Dataset rows:
◇ ◇ ◇ ◇ ◇ ◇ ◇
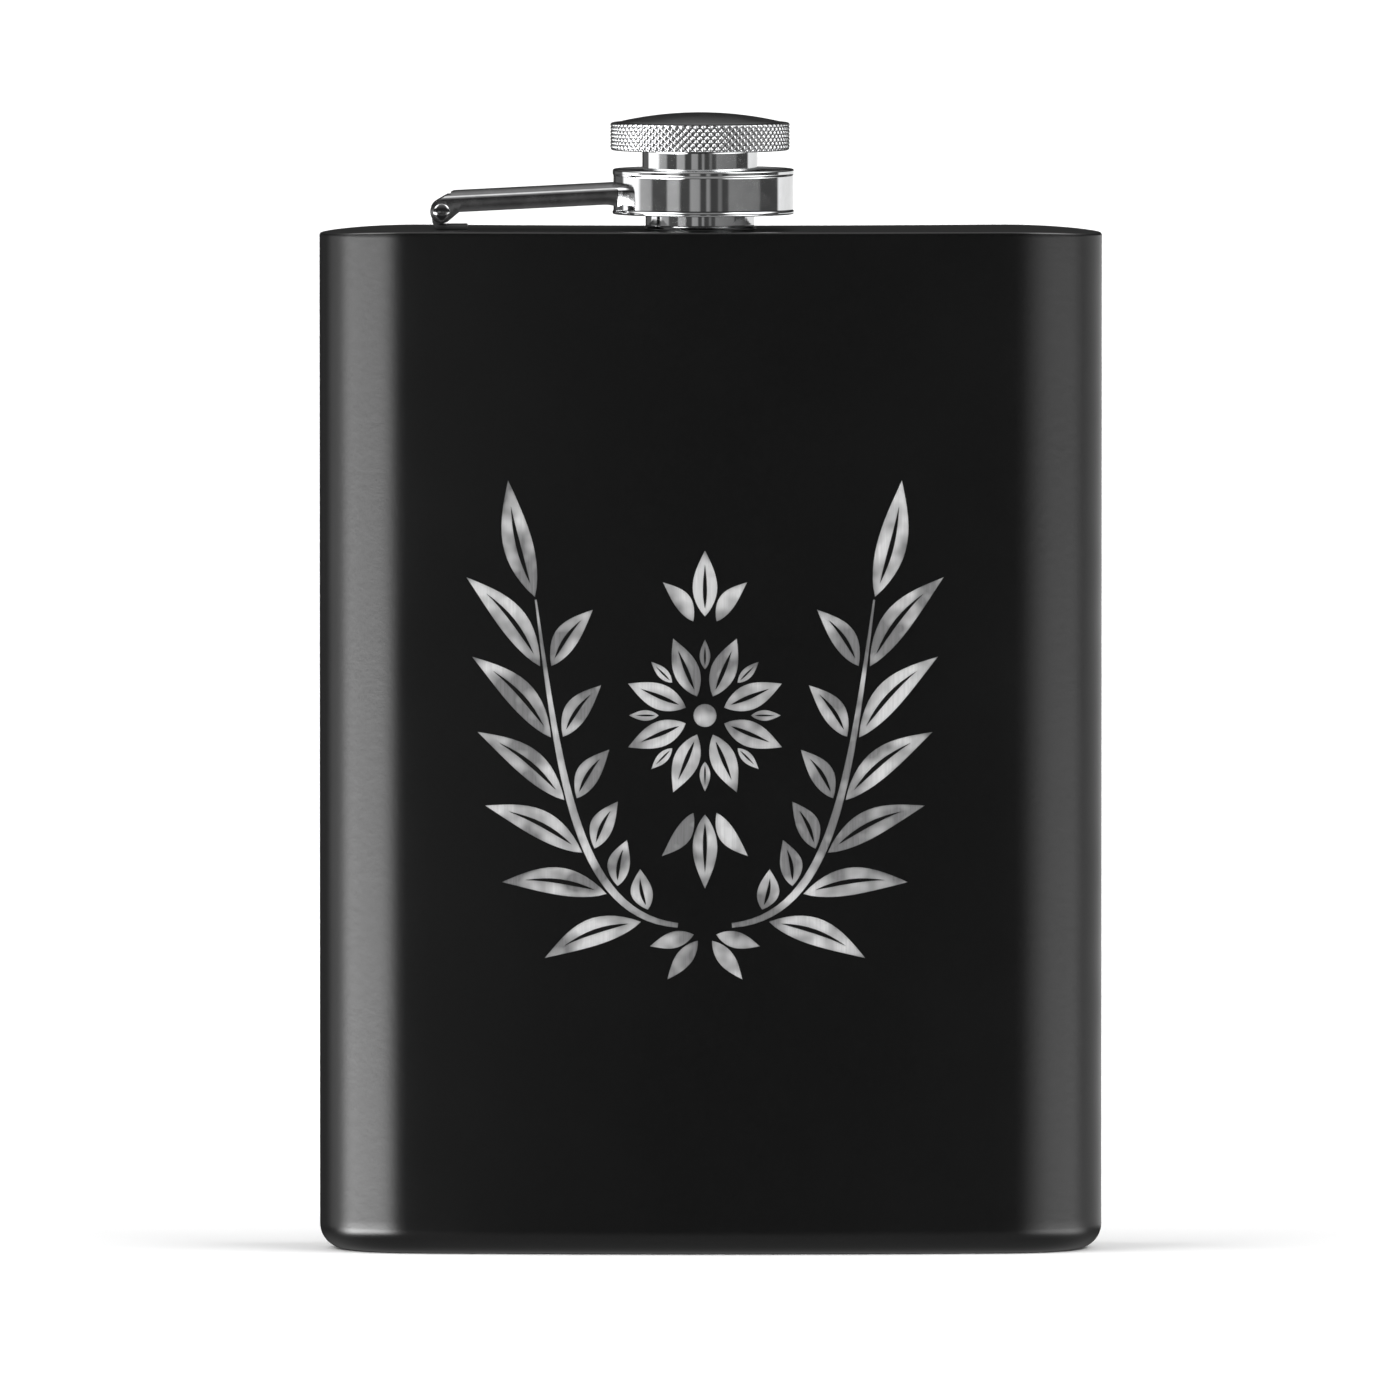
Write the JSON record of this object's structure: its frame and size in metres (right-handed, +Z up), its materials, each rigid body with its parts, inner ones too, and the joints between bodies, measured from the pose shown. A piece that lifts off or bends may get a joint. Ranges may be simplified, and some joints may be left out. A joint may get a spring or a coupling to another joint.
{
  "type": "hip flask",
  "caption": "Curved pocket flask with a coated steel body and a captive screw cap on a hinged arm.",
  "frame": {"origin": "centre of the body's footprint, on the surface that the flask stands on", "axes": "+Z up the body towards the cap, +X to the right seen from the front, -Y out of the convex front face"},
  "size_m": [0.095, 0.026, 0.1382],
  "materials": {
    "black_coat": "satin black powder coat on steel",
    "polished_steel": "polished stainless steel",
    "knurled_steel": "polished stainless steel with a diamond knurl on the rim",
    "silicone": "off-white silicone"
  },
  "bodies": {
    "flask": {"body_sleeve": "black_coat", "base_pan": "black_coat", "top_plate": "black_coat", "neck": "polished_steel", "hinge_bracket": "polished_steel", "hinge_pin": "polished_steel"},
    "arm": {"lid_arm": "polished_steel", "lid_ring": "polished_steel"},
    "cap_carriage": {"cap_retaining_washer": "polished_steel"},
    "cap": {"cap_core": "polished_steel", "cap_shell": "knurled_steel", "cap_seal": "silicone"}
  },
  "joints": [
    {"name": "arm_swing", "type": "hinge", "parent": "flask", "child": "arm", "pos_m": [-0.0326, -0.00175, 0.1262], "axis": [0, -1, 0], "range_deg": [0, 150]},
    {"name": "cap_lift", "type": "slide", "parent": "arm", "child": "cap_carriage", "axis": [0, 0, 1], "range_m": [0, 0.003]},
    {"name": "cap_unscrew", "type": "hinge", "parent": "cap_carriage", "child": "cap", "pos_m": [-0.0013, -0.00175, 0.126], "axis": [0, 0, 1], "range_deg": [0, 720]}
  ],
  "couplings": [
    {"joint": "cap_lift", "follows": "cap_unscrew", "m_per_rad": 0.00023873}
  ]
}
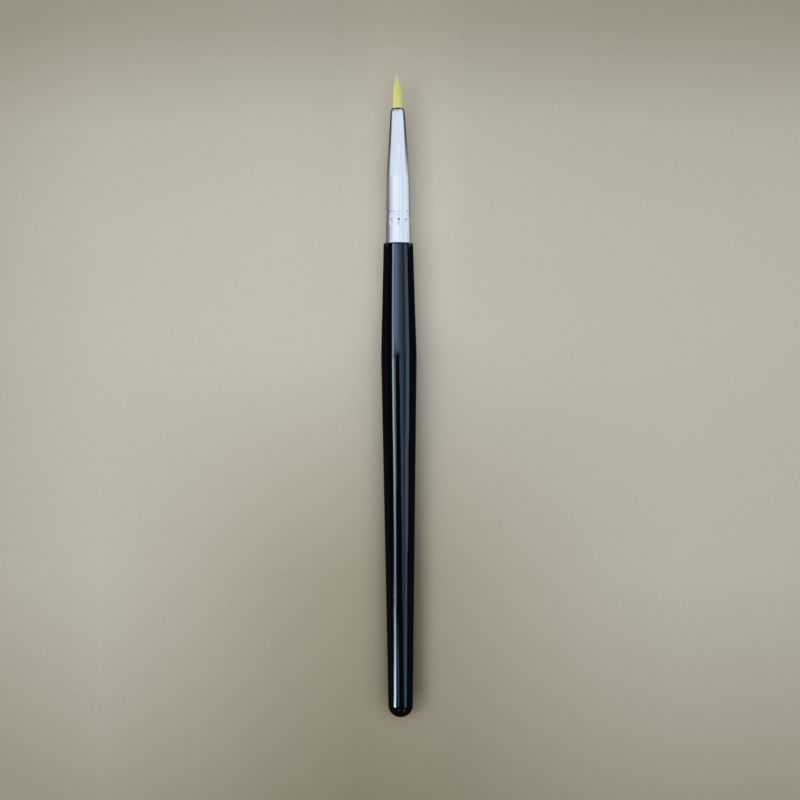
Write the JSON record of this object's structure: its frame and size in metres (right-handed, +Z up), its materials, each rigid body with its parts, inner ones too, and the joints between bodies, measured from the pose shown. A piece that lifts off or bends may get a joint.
◇ ◇ ◇ ◇ ◇ ◇ ◇
Given problem – Copy all the records above precisely.

Response –
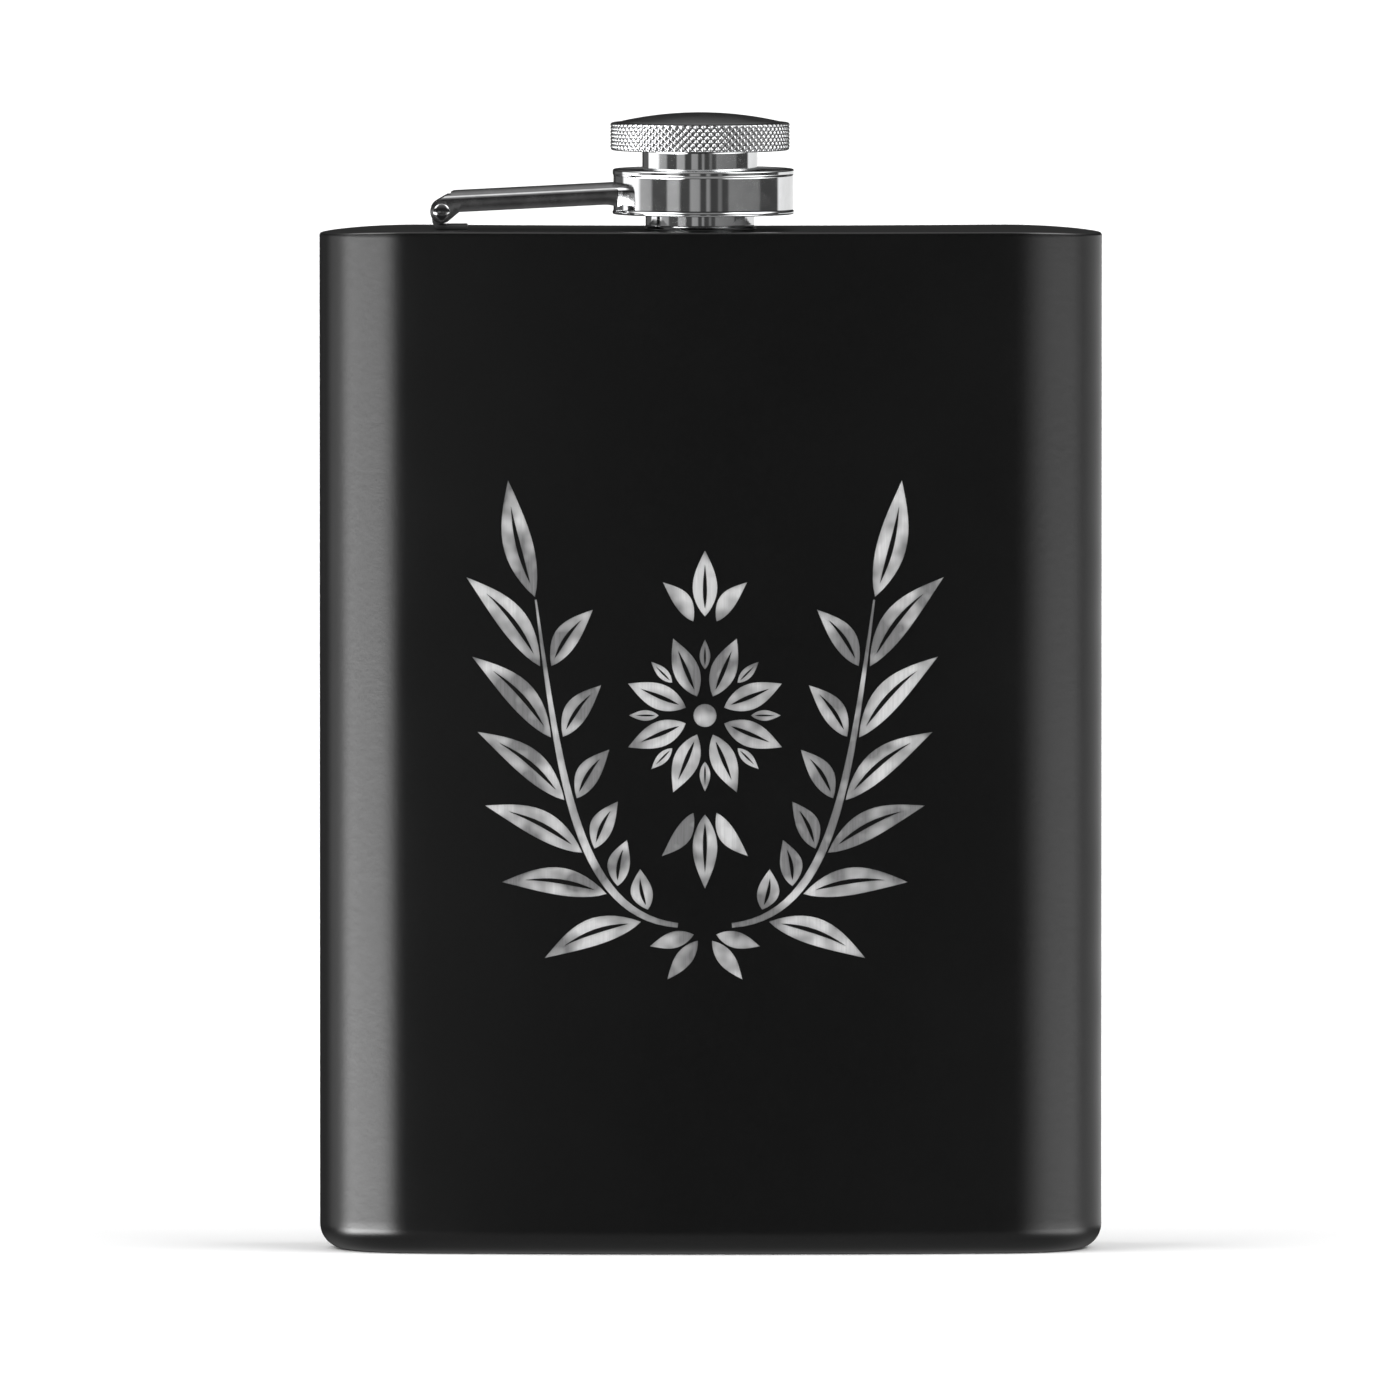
Write the JSON record of this object's structure: its frame and size in metres (right-handed, +Z up), its materials, each rigid body with its parts, inner ones too, and the joints between bodies, measured from the pose shown. A piece that lifts off or bends may get a joint. Ranges may be simplified, and some joints may be left out. A joint may get a spring or a coupling to another joint.
{
  "type": "hip flask",
  "caption": "Curved pocket flask with a coated steel body and a captive screw cap on a hinged arm.",
  "frame": {"origin": "centre of the body's footprint, on the surface that the flask stands on", "axes": "+Z up the body towards the cap, +X to the right seen from the front, -Y out of the convex front face"},
  "size_m": [0.095, 0.026, 0.1382],
  "materials": {
    "black_coat": "satin black powder coat on steel",
    "polished_steel": "polished stainless steel",
    "knurled_steel": "polished stainless steel with a diamond knurl on the rim",
    "silicone": "off-white silicone"
  },
  "bodies": {
    "flask": {"body_sleeve": "black_coat", "base_pan": "black_coat", "top_plate": "black_coat", "neck": "polished_steel", "hinge_bracket": "polished_steel", "hinge_pin": "polished_steel"},
    "arm": {"lid_arm": "polished_steel", "lid_ring": "polished_steel"},
    "cap_carriage": {"cap_retaining_washer": "polished_steel"},
    "cap": {"cap_core": "polished_steel", "cap_shell": "knurled_steel", "cap_seal": "silicone"}
  },
  "joints": [
    {"name": "arm_swing", "type": "hinge", "parent": "flask", "child": "arm", "pos_m": [-0.0326, -0.00175, 0.1262], "axis": [0, -1, 0], "range_deg": [0, 150]},
    {"name": "cap_lift", "type": "slide", "parent": "arm", "child": "cap_carriage", "axis": [0, 0, 1], "range_m": [0, 0.003]},
    {"name": "cap_unscrew", "type": "hinge", "parent": "cap_carriage", "child": "cap", "pos_m": [-0.0013, -0.00175, 0.126], "axis": [0, 0, 1], "range_deg": [0, 720]}
  ],
  "couplings": [
    {"joint": "cap_lift", "follows": "cap_unscrew", "m_per_rad": 0.00023873}
  ]
}
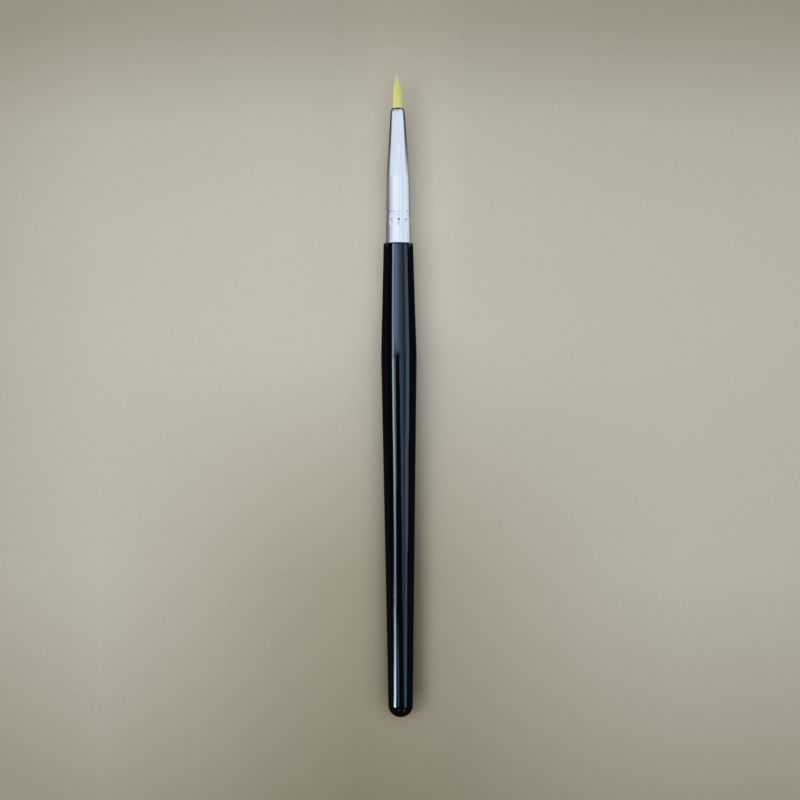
Write the JSON record of this object's structure: its frame and size in metres (right-handed, +Z up), its materials, each rigid body with its parts, inner ones too, and the joints between bodies, measured from the pose shown. A piece that lifts off or bends may get a joint.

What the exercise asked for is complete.